▶ [PROVIDED DATA]:

☆ ☆ ☆ ☆

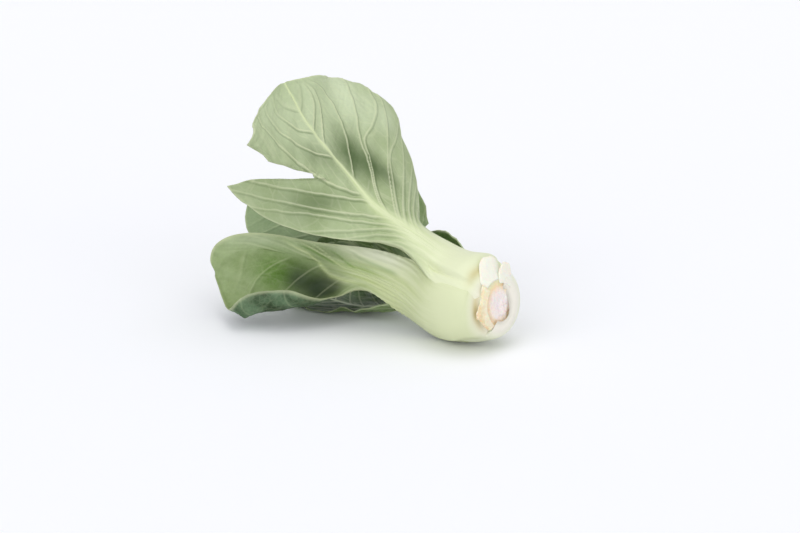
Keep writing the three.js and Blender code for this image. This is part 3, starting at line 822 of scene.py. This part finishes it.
def blade_tissue(tree, facts, spot, back, bloom, face, deep_and_shade):
    """Two greens in cloudy patches, paler on the back with its wax bloom than on the face."""
    cloud_size = {"Vector": spot, "Scale": CLOUDS * MM, "Detail": 4.0, "Roughness": 0.62}
    cloud = node(tree, "TexNoise", cloud_size)
    contrast = {"Value": cloud.outputs["Fac"], "From Min": 0.36, "From Max": 0.66}
    cloudy = node(tree, "MapRange", contrast).outputs[0]
    sides = {0: facts["outside"]}
    for place, pair in ((6, (deep_and_shade, face)), (7, (back, bloom))):
        greens = {0: cloudy, 6: linear(pair[0]), 7: linear(pair[1])}
        sides[place] = node(tree, "Mix", greens, data_type="RGBA").outputs[2]
    return node(tree, "Mix", sides, data_type="RGBA").outputs[2]


print("a cloud of bloom is about", round(1 / CLOUDS), "mm wide")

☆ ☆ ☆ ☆

Extract, word for word, each line of the listing above.

▶ [EXPECTED ANSWER]:
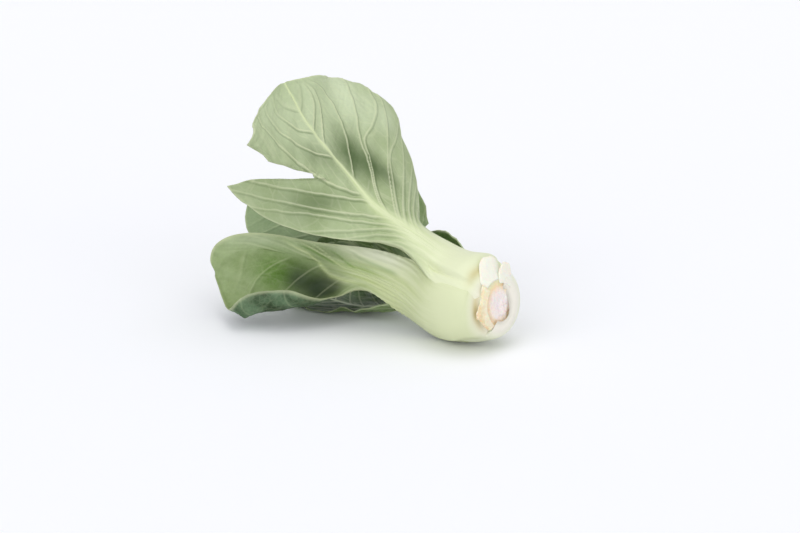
Keep writing the three.js and Blender code for this image. This is part 3, starting at line 822 of scene.py. This part finishes it.
def blade_tissue(tree, facts, spot, back, bloom, face, deep_and_shade):
    """Two greens in cloudy patches, paler on the back with its wax bloom than on the face."""
    cloud_size = {"Vector": spot, "Scale": CLOUDS * MM, "Detail": 4.0, "Roughness": 0.62}
    cloud = node(tree, "TexNoise", cloud_size)
    contrast = {"Value": cloud.outputs["Fac"], "From Min": 0.36, "From Max": 0.66}
    cloudy = node(tree, "MapRange", contrast).outputs[0]
    sides = {0: facts["outside"]}
    for place, pair in ((6, (deep_and_shade, face)), (7, (back, bloom))):
        greens = {0: cloudy, 6: linear(pair[0]), 7: linear(pair[1])}
        sides[place] = node(tree, "Mix", greens, data_type="RGBA").outputs[2]
    return node(tree, "Mix", sides, data_type="RGBA").outputs[2]


print("a cloud of bloom is about", round(1 / CLOUDS), "mm wide")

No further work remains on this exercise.